The document length is constrained to 400 words, which might obstruct the generation of long-form domain content that requires extensive elaboration.
Future work could integrate conditional instance generation with curriculum learning to generate data of increasing difficulty.

vs AgentInstruct (Mitra et al., 2024): AgentInstruct also uses agents to generate data, but its instruction evolution path is fixed.
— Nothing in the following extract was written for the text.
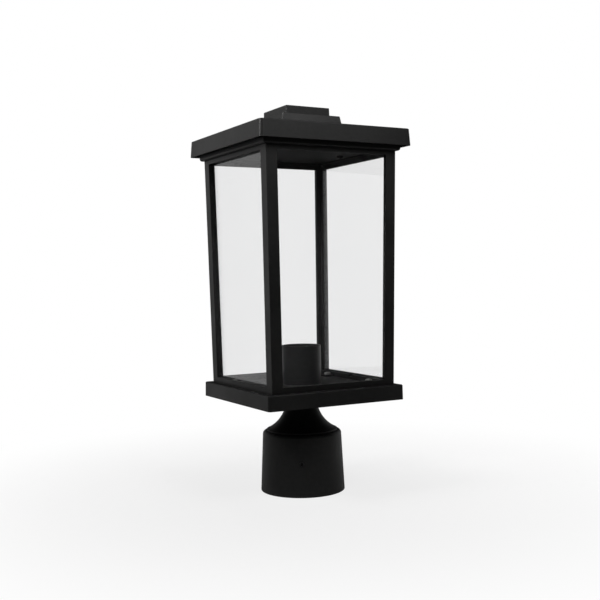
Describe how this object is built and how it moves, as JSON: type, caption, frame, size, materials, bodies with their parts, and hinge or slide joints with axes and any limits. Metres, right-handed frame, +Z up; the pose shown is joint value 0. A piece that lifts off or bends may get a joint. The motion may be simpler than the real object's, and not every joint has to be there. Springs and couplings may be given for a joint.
{
  "type": "post top lantern",
  "caption": "Square outdoor lantern with clear tapered glass sides, a flat stepped roof, a square tray and a flared neck on a round cup that slips over a lamp post.",
  "frame": {"origin": "centre of the post fitter's lower rim, on the axis of the lantern, at its lowest point", "axes": "+Z up along the axis of the post; the four glazed faces are square to X and Y; -Y is the front, the broad face at the right of the picture"},
  "size_m": [0.1688, 0.1688, 0.3914],
  "materials": {
    "black_casting": "die-cast aluminium, satin black powder coat",
    "black_sheet": "drawn and folded aluminium sheet, satin black powder coat",
    "clear_glass": "clear flat glass, ground edges",
    "black_screws": "black oxide steel",
    "zinc_steel": "bright zinc plated steel",
    "brass": "turned brass, lightly dulled",
    "shell_metal": "rolled aluminium screw shell",
    "spring_steel": "bright spring wire",
    "porcelain": "glazed white porcelain",
    "rubber_seal": "black moulded rubber",
    "green_screw": "green passivated steel"
  },
  "bodies": {
    "base": {"post_fitter": "black_casting", "neck": "black_casting", "base_tray": "black_casting", "socket_cup": "black_sheet", "neck_screws": "zinc_steel", "lower_locknut": "zinc_steel", "lower_lockwasher": "zinc_steel", "upper_locknut": "zinc_steel", "upper_lockwasher": "zinc_steel", "holder_strap": "zinc_steel", "holder_screws": "zinc_steel", "thumb_washers": "zinc_steel", "pipe_nipple": "zinc_steel", "thumb_nuts": "brass", "terminal_screws": "brass", "screw_shell": "shell_metal", "contact_spring": "spring_steel", "lampholder_body": "porcelain", "neck_gasket": "rubber_seal", "ground_screw": "green_screw"},
    "cage": {"bottom_frame": "black_casting", "top_frame": "black_casting", "corner_post_front_left": "black_casting", "corner_post_front_right": "black_casting", "corner_post_rear_left": "black_casting", "corner_post_rear_right": "black_casting", "glass_front": "clear_glass", "glass_rear": "clear_glass", "glass_left": "clear_glass", "glass_right": "clear_glass", "post_foot_screws": "zinc_steel", "post_head_screws": "zinc_steel", "ceiling_plate": "black_sheet", "ceiling_screws": "black_screws", "roof_shell": "black_casting", "roof_screws": "zinc_steel", "roof_cap": "black_casting", "cap_washer": "zinc_steel", "cap_screw": "zinc_steel", "cage_bolts": "zinc_steel"},
    "set_screw_a": {"set_screw_1": "black_screws"},
    "set_screw_b": {"set_screw_2": "black_screws"},
    "set_screw_c": {"set_screw_3": "black_screws"},
    "contact": {"centre_contact": "brass"}
  },
  "joints": [
    {"name": "cage_lift", "type": "slide", "parent": "base", "child": "cage", "axis": [0, 0, 1], "range_m": [0, 0.2]},
    {"name": "set_screw_a_turn_in", "type": "slide", "parent": "base", "child": "set_screw_a", "axis": [-1, 0, 0], "range_m": [0, 0.0025]},
    {"name": "set_screw_b_turn_in", "type": "slide", "parent": "base", "child": "set_screw_b", "axis": [0.5, -0.866, 0], "range_m": [0, 0.0025]},
    {"name": "set_screw_c_turn_in", "type": "slide", "parent": "base", "child": "set_screw_c", "axis": [0.5, 0.866, 0], "range_m": [0, 0.0025]},
    {"name": "contact_press", "type": "slide", "parent": "base", "child": "contact", "axis": [0, 0, -1], "range_m": [0, 0.0012], "stiffness_N_per_m": 2500, "springref_m": -0.0003, "deforming": ["contact_spring"]}
  ]
}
In contrast, the evolution of MetaSynth is autonomously determined by the Meta-LLM, providing superior flexibility.
vs Self-Prompting (Li et al., 2024): Self-Prompting uses template variants with limited diversity, whereas MetaSynth fundamentally breaks template boundaries via multi-agent collaboration.
This paper provides a comprehensive metrics framework for synthetic data quality evaluation, and the combination of 7 diversity metrics serves as a valuable reference for future work.

Rating¶

Novelty: ⭐⭐⭐⭐ The meta-prompting + multi-agent framework for synthetic data is creative, but its core lies in combining existing technologies.
Experimental Thoroughness: ⭐⭐⭐⭐⭐ Extremely systematic evaluation with 9 training configurations, 10 task datasets, and 7 diversity metrics.
Writing Quality: ⭐⭐⭐⭐ The 33-page paper is highly detailed, but the appendix is excessively long (17 figures).
Value: ⭐⭐⭐⭐ Substantial contribution to the methodology of synthetic data generation, and the thesis "diversity is quality" is highly inspiring.